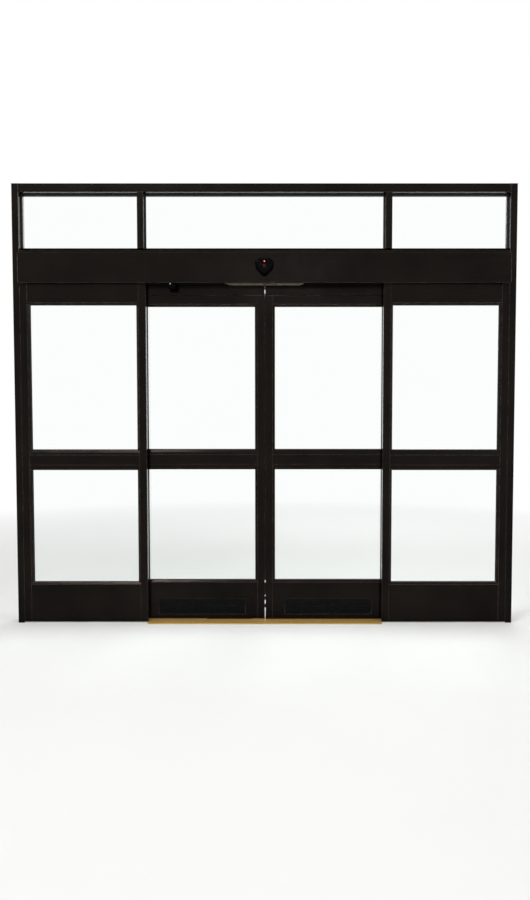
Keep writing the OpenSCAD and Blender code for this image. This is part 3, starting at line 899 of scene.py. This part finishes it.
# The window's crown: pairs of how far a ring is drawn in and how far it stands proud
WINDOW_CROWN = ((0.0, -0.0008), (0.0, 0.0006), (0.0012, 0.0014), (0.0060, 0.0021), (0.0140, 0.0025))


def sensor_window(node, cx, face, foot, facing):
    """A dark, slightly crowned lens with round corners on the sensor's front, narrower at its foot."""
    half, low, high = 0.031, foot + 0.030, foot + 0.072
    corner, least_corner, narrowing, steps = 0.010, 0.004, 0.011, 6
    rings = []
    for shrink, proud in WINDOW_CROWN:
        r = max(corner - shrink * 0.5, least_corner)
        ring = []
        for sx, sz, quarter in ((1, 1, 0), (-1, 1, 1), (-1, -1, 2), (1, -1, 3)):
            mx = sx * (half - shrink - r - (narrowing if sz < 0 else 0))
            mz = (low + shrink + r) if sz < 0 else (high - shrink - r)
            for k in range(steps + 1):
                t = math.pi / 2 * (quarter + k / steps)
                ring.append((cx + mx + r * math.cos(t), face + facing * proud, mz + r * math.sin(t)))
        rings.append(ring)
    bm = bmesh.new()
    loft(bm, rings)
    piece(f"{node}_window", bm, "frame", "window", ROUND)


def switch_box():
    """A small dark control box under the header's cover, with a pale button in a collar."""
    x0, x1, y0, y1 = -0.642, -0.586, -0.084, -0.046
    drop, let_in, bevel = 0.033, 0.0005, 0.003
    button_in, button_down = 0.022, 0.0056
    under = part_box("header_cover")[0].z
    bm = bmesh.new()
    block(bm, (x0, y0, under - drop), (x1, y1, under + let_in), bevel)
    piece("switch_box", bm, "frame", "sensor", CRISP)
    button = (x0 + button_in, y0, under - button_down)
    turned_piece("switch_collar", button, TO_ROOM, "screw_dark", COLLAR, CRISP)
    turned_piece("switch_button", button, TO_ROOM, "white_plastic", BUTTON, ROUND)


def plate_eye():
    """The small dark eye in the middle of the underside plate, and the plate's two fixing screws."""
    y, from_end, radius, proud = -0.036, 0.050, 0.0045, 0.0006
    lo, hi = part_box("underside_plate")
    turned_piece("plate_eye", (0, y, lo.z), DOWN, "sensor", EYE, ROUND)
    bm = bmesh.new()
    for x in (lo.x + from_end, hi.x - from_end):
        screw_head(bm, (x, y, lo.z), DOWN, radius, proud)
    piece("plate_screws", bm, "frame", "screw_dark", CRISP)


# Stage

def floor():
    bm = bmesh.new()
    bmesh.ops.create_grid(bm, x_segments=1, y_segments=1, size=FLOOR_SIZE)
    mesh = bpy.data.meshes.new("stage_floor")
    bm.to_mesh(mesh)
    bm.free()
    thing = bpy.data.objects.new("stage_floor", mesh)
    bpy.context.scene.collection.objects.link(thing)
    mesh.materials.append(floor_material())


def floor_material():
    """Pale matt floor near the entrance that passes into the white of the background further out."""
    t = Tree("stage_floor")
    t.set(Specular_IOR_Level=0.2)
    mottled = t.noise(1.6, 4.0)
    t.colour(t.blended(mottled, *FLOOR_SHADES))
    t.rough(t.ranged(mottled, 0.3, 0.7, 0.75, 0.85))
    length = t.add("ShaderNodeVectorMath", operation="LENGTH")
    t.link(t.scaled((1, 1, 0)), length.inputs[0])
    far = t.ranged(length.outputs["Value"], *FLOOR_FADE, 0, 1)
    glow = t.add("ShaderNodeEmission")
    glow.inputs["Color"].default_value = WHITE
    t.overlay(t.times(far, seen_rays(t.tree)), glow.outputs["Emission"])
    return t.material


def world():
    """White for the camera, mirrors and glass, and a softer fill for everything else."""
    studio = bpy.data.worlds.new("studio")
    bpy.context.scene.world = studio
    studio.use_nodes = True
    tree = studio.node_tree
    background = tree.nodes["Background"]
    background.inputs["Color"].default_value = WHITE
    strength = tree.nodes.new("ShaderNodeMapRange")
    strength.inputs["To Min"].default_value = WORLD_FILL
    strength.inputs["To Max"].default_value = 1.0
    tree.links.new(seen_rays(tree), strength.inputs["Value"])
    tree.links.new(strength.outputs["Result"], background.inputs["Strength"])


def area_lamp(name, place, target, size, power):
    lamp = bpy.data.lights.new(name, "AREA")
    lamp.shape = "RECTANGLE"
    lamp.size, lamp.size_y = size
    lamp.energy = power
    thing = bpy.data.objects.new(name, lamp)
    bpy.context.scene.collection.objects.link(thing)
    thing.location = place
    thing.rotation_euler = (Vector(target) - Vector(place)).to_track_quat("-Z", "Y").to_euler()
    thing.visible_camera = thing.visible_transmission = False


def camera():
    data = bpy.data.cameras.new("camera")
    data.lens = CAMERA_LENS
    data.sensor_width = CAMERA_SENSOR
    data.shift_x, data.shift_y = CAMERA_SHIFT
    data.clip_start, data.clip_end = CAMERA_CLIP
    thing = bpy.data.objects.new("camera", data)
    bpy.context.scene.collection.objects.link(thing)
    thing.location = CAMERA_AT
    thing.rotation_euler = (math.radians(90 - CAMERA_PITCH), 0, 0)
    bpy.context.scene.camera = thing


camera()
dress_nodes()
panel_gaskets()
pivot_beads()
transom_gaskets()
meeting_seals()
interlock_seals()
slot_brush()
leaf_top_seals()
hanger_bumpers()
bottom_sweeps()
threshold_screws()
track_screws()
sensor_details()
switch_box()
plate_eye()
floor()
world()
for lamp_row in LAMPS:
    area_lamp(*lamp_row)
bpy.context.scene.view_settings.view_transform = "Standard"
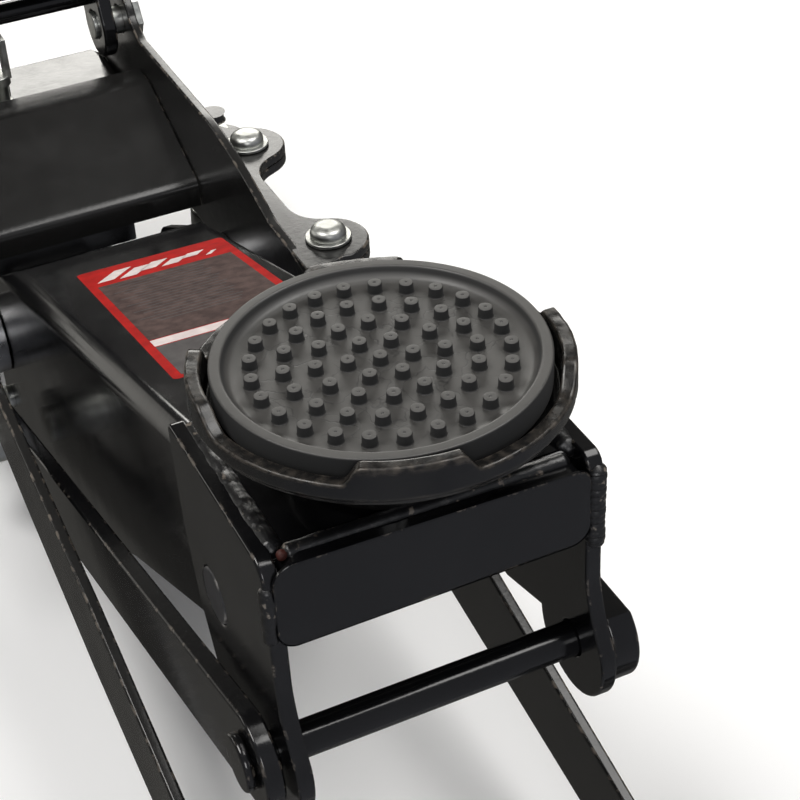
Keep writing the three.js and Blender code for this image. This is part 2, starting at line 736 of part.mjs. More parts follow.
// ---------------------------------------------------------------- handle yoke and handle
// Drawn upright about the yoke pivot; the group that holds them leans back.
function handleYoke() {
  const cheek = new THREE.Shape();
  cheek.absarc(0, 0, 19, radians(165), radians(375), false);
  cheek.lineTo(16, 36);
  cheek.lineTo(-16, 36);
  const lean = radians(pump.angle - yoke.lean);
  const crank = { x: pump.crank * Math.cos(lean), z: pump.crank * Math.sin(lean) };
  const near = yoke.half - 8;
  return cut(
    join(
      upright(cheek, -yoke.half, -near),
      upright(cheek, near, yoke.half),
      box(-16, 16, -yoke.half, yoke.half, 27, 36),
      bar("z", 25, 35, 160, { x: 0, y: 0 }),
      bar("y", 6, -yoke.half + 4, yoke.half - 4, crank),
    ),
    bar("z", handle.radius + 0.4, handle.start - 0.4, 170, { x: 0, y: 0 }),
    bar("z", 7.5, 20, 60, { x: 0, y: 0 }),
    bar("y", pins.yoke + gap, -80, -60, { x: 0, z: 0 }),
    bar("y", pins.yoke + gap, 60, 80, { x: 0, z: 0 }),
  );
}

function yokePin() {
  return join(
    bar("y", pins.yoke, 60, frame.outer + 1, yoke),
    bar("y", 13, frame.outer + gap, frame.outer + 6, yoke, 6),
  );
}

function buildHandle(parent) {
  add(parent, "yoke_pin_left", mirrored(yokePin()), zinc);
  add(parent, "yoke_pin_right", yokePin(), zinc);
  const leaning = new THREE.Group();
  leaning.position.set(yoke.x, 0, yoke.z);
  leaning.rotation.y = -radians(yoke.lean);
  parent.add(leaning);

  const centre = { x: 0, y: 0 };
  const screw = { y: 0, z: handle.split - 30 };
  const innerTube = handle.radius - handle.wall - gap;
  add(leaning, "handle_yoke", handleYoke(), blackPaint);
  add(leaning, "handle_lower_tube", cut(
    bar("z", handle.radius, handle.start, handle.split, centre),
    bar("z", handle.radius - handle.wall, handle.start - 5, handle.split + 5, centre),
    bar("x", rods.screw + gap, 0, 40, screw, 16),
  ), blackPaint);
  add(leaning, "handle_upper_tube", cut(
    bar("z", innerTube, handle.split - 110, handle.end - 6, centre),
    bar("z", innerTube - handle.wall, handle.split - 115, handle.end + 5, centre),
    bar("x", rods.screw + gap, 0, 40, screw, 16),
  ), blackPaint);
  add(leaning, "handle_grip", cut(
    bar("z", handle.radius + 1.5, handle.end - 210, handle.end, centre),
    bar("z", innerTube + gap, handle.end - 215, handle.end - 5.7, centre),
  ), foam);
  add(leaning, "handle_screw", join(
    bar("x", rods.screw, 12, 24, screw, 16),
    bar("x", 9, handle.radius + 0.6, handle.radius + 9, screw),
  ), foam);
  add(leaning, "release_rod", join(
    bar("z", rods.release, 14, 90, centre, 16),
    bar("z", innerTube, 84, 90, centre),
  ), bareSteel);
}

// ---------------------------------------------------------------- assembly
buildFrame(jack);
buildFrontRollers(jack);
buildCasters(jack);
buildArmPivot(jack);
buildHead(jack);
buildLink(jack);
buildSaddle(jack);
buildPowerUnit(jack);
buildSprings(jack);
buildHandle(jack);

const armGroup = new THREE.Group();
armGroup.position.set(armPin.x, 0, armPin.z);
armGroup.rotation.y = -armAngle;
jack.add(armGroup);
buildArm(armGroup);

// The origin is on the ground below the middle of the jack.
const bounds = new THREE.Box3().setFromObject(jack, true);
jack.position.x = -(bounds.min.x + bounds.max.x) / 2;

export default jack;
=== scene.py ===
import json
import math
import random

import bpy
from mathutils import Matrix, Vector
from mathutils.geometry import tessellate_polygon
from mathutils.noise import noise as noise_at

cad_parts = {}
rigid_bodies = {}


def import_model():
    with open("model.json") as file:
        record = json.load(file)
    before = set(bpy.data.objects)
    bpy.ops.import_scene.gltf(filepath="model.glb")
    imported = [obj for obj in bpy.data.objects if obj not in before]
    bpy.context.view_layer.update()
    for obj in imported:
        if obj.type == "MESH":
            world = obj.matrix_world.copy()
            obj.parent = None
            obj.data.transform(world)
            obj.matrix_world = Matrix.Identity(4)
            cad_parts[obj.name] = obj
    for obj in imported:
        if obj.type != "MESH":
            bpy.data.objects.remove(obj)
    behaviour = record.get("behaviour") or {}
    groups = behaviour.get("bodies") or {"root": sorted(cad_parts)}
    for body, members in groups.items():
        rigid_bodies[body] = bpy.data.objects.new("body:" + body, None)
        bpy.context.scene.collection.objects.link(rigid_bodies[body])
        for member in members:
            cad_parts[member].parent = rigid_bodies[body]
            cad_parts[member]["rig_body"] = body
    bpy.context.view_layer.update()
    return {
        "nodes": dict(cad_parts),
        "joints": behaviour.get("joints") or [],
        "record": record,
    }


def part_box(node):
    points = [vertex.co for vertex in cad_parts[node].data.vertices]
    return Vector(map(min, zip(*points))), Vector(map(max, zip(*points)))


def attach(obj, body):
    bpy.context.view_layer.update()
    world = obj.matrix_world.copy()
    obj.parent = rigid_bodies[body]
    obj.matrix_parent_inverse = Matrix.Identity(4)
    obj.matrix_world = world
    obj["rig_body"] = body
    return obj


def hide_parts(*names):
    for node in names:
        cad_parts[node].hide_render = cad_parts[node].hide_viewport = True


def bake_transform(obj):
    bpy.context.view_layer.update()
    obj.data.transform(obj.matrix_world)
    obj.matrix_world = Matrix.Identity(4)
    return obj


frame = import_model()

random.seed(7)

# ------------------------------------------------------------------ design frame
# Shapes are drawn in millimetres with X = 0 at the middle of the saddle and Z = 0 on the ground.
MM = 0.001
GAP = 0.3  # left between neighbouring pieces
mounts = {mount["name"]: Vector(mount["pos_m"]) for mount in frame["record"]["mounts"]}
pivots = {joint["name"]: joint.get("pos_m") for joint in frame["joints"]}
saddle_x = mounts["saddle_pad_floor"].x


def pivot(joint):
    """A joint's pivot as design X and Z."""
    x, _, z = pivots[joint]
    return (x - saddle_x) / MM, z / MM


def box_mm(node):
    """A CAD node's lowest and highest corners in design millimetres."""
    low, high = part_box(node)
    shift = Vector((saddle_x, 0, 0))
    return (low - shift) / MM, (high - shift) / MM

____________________

WHAT THE TASK ASKS:
In the records above, find each line that holds the word "objects"; copy all such lines.

OUTPUT FOR THIS TASK:
    thing = bpy.data.objects.new("stage_floor", mesh)
    bpy.context.scene.collection.objects.link(thing)
    thing = bpy.data.objects.new(name, lamp)
    bpy.context.scene.collection.objects.link(thing)
    thing = bpy.data.objects.new("camera", data)
    bpy.context.scene.collection.objects.link(thing)
    before = set(bpy.data.objects)
    imported = [obj for obj in bpy.data.objects if obj not in before]
            bpy.data.objects.remove(obj)
        rigid_bodies[body] = bpy.data.objects.new("body:" + body, None)
        bpy.context.scene.collection.objects.link(rigid_bodies[body])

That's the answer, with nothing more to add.